The Supreme Court granted certiorari,2 to determine whether under the circumstances of the case petitioner's claim of absolute privilege should have stood as a bar to the maintenance of the suit despite the allegations of malice contained in the complaint. The Supreme Court reversed the judgment of this court holding that petitioner's plea of absolute privilege in defense of the alleged libel should have been sustained. Mr. Justice Harlan, joined by three other members of the Court, rendered an opinion in which he stated:
"It has been thought important that officials of government should be free to exercise their duties unembarrassed by the fear of damage suits in respect to acts done in the course of those duties — suits which would consume time and energies which would otherwise be devoted to governmental service and the threat of which might appreciably inhibit the fearless, vigorous, and effective administration of policies of government." 360 U.S. at 571, 79 S.Ct. at 1339.
Following this statement, Mr. Justice Harlan quoted at length from the opinion of Judge Learned Hand in Gregoire v. Biddle, supra, then continued:
"We do not think that the principle announced in Vilas can properly be restricted to executive officers of cabinet rank, and in fact it never has been so restricted by the lower federal courts. The privilege is not a badge or emolument of exalted office, but an expression of a policy designed to aid in the effective functioning of government.
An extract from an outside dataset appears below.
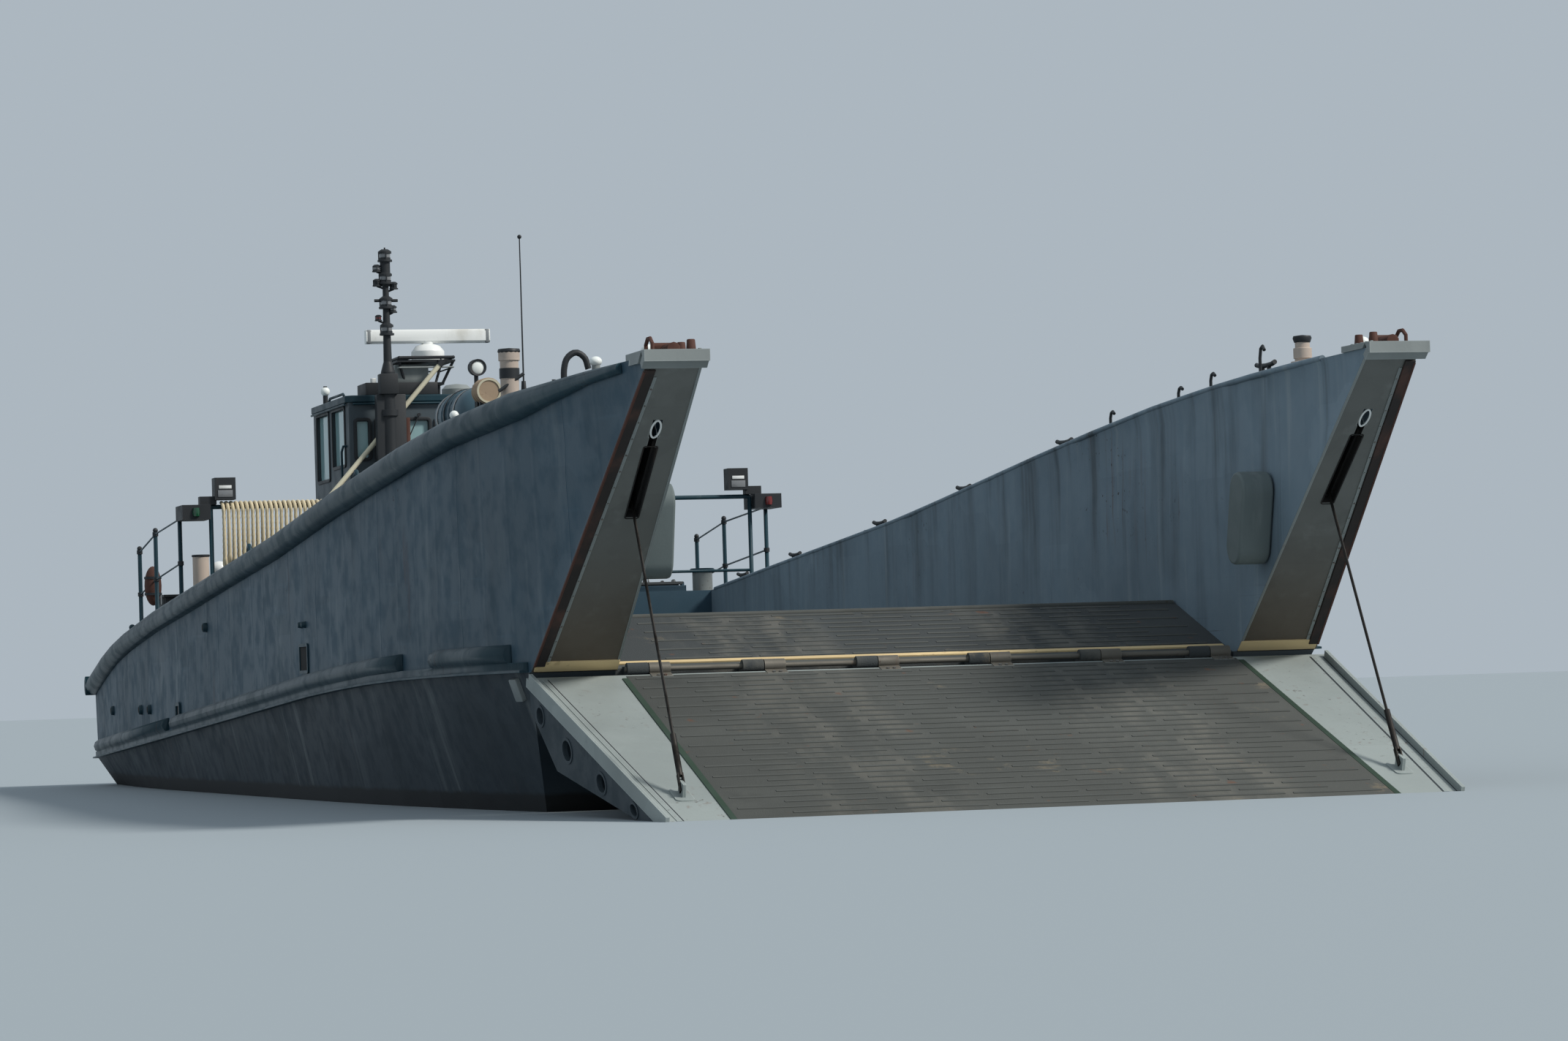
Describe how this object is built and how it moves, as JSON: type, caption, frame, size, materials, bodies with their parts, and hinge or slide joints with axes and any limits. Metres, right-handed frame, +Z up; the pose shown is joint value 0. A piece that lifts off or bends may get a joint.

The complexities and magnitude of governmental activity have become so great that there must of necessity be a delegation and redelegation of authority as to many functions, and we cannot say that these functions become less important simply because they are exercised by officers of lower rank in the executive hierarchy.
"To be sure, the occasions upon which the acts of the head of an executive department will be protected by the privilege are doubtless far broader than in the case of an officer with less sweeping functions. But that is because the higher the post, the broader the range of responsibilities and duties, and the wider the scope of discretion, it entails. It is not the title of his office but the duties with which the particular officer sought to be made to respond in damages is entrusted — the relation of the act complained of to `matters committed by law to his control or supervision,' Spalding v. Vilas, supra, [161 U.S.] at 498 [16 S.Ct. 631, 40 L.Ed. 780] — which must provide the guide in delineating the scope of the rule which clothes the official acts of the executive officer with immunity from civil defamation suits." 360 U.S. at 572-574, 79 S.Ct. at 1340.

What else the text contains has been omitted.